I normally wrap up posts like this with mitigation recommendations, but in this case it's not easy. For users trying to protect themselves, disabling Flash completely is the only way to be sure. But that breaks a lot of valuable stuff on the internet. So, you probably will end up mitigating rather than solving the issue.

The best recommendations we have involve ways to control when you're using Flash and when you're not. If you're a Firefox user, NoScript may save you in most cases, though ironically, mail.google.com is whitelisted by default. For those using Internet Explorer, the Toggle Flash application will let you enable and disable Flash as you feel appropriate.

For website owners, all user-supplied content should be served from a completely separate domain.
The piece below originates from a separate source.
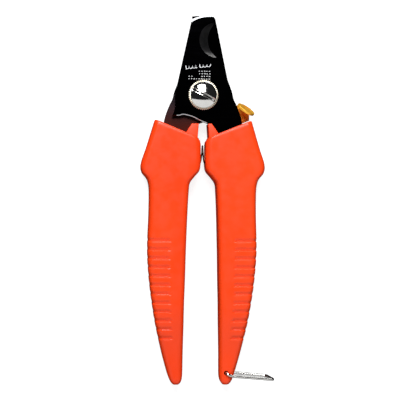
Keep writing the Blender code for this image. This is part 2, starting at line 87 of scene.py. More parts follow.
# The right grip's inner and outer edges, from its slanted rim down.
SHOULDER = [((1.5, -17.7), (19.7, -10.2)), ((0.95, -20.2), (21.1, -14.8)), ((0.9, -24.0), (23.05, -21.3)),
            ((0.9, -28.0), (25.2, -28.0)), ((1.45, -31.0), (24.95, -31.5)), ((3.4, -33.4), (23.05, -34.0))]
HANDLE = [(5.2, 22.25, -36.0), (5.65, 21.85, -39.5), (6.1, 21.9, -49.0), (6.55, 22.3, -63.3),
          (6.8, 21.55, -75.0), (7.1, 20.25, -84.9), (7.2, 18.55, -94.7), (7.35, 16.15, -105.0),
          (7.4, 14.4, -111.4), (7.5, 13.4, -114.6), (8.0, 12.4, -116.8), (9.0, 11.3, -118.0)]
RIGHT_COLLAR = [(1.9, -11.8), (3.4, -11.8), (5.8, -15.2), (8.0, -19.0), (2.4, -19.0)]
LEFT_COLLAR = [(1.9, -11.8), (4.7, -11.8), (6.8, -15.1), (8.0, -19.0), (2.4, -19.0)]
COLLAR_INSET = 1.25
GRIP_ROUNDING = 2.3
RIM_ROUNDING = 0.7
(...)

This is already implemented by Yahoo mail, Hotmail, Wikipedia, and many other major websites, but a huge variety of self-contained web applications do not do so (and if I can, for example, upload a malicious file to "apiwiki.twiitter.com", I can perform cross-subdomain cookie attacks). A partial solution was made possible by Flash 10,0,0,2: SWF files served with a "content-Disposition: attachment" header will not execute when embedded in a web page. If all user-generated content is served with this header (not a bad idea in any case), it may limit your exposure, but this is not a very robust solution.

The ideal fix should involve Adobe implementing a more sensible origin policy for Flash objects. According to Adobe, "unfortunately, there is no easy solution. This issue is very difficult to solve without also breaking existing, legitimate content elsewhere on the web." I don't see a fix coming from them anytime soon, but it should not be difficult to at least deny connections by default- even to the origin server of the object. Requiring a crossdomain.xml rule to explicitly allow these connections would at least save all the administrators whose sites don't use flash, while making sure that those who do are aware of the problem and opting in to the consequences.